As he says that, Henrik Stenson sinks his final putt on the nearby TV and wins the Hero World Challenge, a final card of 18-under to Woods’ -14. It prompts a reporter to ask Woods about Stenson’s comeback-from-the-dead, what with him even having lost his golf swing at one point.

“Do you empathise more with stuff like that, now that your own career had its ups and downs?”

“My comeback was probably a little bit different than Henrik’s,” replies Woods, his forehead glistening with sweat and his hands on his hips. “Henrik had a knee issue. But for me, you guys all saw it, I just wasn’t very good physically and it led to a lot of bad rounds and bad shots. Luckily, I could fix it and give myself another chance.”

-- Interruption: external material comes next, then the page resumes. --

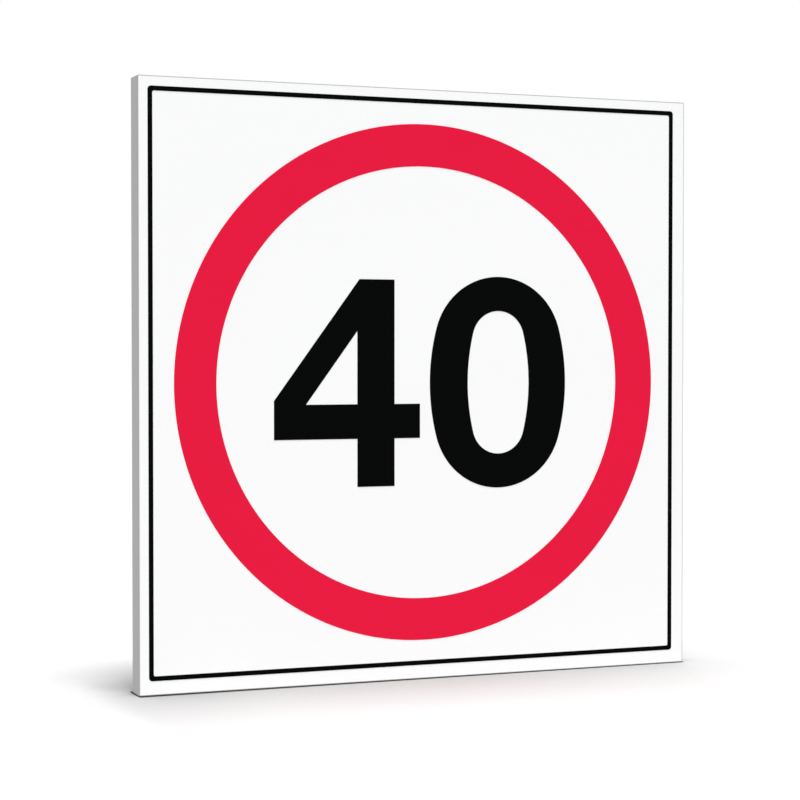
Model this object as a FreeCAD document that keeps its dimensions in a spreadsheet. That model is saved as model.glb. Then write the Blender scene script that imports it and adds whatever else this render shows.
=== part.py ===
import FreeCAD, Part
import math
import os
from types import SimpleNamespace

import Sketcher

# Speed limit sign: a square foam PVC board with its print laid on the front as cut films.
# The board stands on its bottom edge. X runs along the face to a reader's right, the printed
# front looks along -Y and Z is up. The origin is the middle of the board's foot.

# Driving sizes in millimetres: alias, value, what it is. The digits' own sizes are those of
# the lettering as it is drawn, before it is fitted to the ring.
SIZES = (
    ("board_width", 450.0, "board, side to side"),
    ("board_height", 450.0, "board, foot to top"),
    ("board_thickness", 19.0, "board, front to back"),
    ("arris_radius", 0.8, "broken edge all round the board"),
    ("film_thickness", 0.2, "cut film with its adhesive"),
    ("margin_left", 7.5, "bare board left of the border"),
    ("margin_right", 10.5, "bare board right of the border"),
    ("margin_top", 7.5, "bare board above the border"),
    ("margin_bottom", 10.5, "bare board below the border"),
    ("line_width", 3.5, "border line"),
    ("line_outer_radius", 2.6, "border's corner, outside"),
    ("line_inner_radius", 1.3, "border's corner, inside"),
    ("ring_clearance", 15.7, "gap from the border's inside to the ring"),
    ("ring_band", 32.1, "ring, outside to inside"),
    ("legend_clearance", 19.4, "gap from the ring's inside to the corners of the digits' box"),
    ("digit_height", 156.7, "four, baseline to top"),
    ("digit_gap", 8.2, "gap between the four and the nought"),
    ("four_width", 117.2, "four, side to side"),
    ("stem_width", 30.1, "four's upright stem"),
    ("foot_height", 36.3, "baseline to the underside of the four's bar"),
    ("bar_height", 26.1, "four's bar"),
    ("bar_overhang", 20.9, "end of the four's bar, right of the stem"),
    ("nose_height", 29.1, "upright cut at the left end of the four's bar"),
    ("top_width", 28.4, "four's flat top"),
    ("diagonal_stroke", 21.9, "four's slanted stroke, square across it"),
    ("zero_width", 115.0, "nought, side to side"),
    ("zero_overshoot", 3.2, "nought above the top of the four, and below the baseline"),
    ("side_stroke", 31.6, "nought's stroke at its sides"),
    ("crown_stroke", 26.4, "nought's stroke at its top and foot"),
    ("crown_inset", 3.7, "half the nought's width less the radius of its crown arc"),
    ("counter_inset", 4.1, "the same, inside the nought"),
)

# Sizes and places that follow from those: name, expression, what it is
DERIVED = (
    ("front_y", "-sizes.board_thickness / 2", "board's front face"),
    ("print_width", "sizes.board_width - sizes.margin_left - sizes.margin_right", "border, outside"),
    ("print_height", "sizes.board_height - sizes.margin_top - sizes.margin_bottom", "border, outside"),
    ("print_x", "(sizes.margin_left - sizes.margin_right) / 2", "middle of the print"),
    ("print_z", "sizes.margin_bottom + derived.print_height / 2", "middle of the print"),
    ("clear_width", "derived.print_width - 2 * sizes.line_width", "border, inside"),
    ("clear_height", "derived.print_height - 2 * sizes.line_width", "border, inside"),
    (
        "ring_outer_radius",
        "min(derived.clear_width; derived.clear_height) / 2 - sizes.ring_clearance",
        "the largest ring that keeps its clearance to the border",
    ),
    ("ring_inner_radius", "derived.ring_outer_radius - sizes.ring_band", "ring, inside"),
    ("legend_width", "sizes.four_width + sizes.digit_gap + sizes.zero_width", "both digits as drawn"),
    ("legend_height", "sizes.digit_height + 2 * sizes.zero_overshoot", "both digits as drawn"),
    (
        "legend_scale",
        "(derived.ring_inner_radius - sizes.legend_clearance)"
        " / hypot(derived.legend_width / 2; derived.legend_height / 2)",
        "the digits' box reaches to its clearance from the ring",
    ),
    (
        "four_x",
        "derived.print_x - derived.legend_scale * (sizes.digit_gap + sizes.zero_width) / 2",
        "middle of the four",
    ),
    (
        "zero_x",
        "derived.print_x + derived.legend_scale * (sizes.digit_gap + sizes.four_width) / 2",
        "middle of the nought",
    ),
)

# The outside of the four, anticlockwise from the left end of its baseline: each line and how it runs
FOUR_LINES = {
    "foot": "Horizontal",
    "stem_right": "Vertical",
    "bar_underside_right": "Horizontal",
    "bar_end": "Vertical",
    "bar_top_right": "Horizontal",
    "upper_stem": "Vertical",
    "flat_top": "Horizontal",
    "slant": None,
    "nose": "Vertical",
    "bar_underside_left": "Horizontal",
    "stem_left": "Vertical",
}

# The points of a line or an arc, and the axes and the origin of a sketch, as a sketch numbers them
START, END, CENTRE = range(1, 4)
HORIZONTAL_AXIS, VERTICAL_AXIS = range(-1, -3, -1)
ORIGIN = (HORIZONTAL_AXIS, START)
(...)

And then, staring into the middle distance, Woods sighs. “What he’s done, what he’s shown over his career is very impressive, especially now that he’s in his forties. He’s worked very, very hard to turn it around and get here.” If heard out of context, these words could well be said to describe Woods himself.

The media scrum is done but Woods isn’t. He steps off the stage and waits in one corner of the media tent, with his hands folded over his chest. When a reporter asks him what makes him stay back, Woods has a one word answer. “Henrik.” Stenson will soon arrive to turn in his card.

Other golfers too have streamed into the tent to congratulate Stenson. One of them is Justin Rose—US Open ’13 champion, gold medallist at the Rio Olympics and tied-fifth on the day. He gravitates towards Woods and says: “Thanks for hosting us, champ.” To which Woods throws a palm out for a clasp and replies: “Sure, dude. You take it easy now.”

Woods returns to his position in the corner of the tent—back leaning against the soft wall. He stands in silence, waiting in earnest for the man who denied him glory, so that he can wish him well.

“Just a few seconds,” Woods is told by a steward. “He’ll be here shortly.”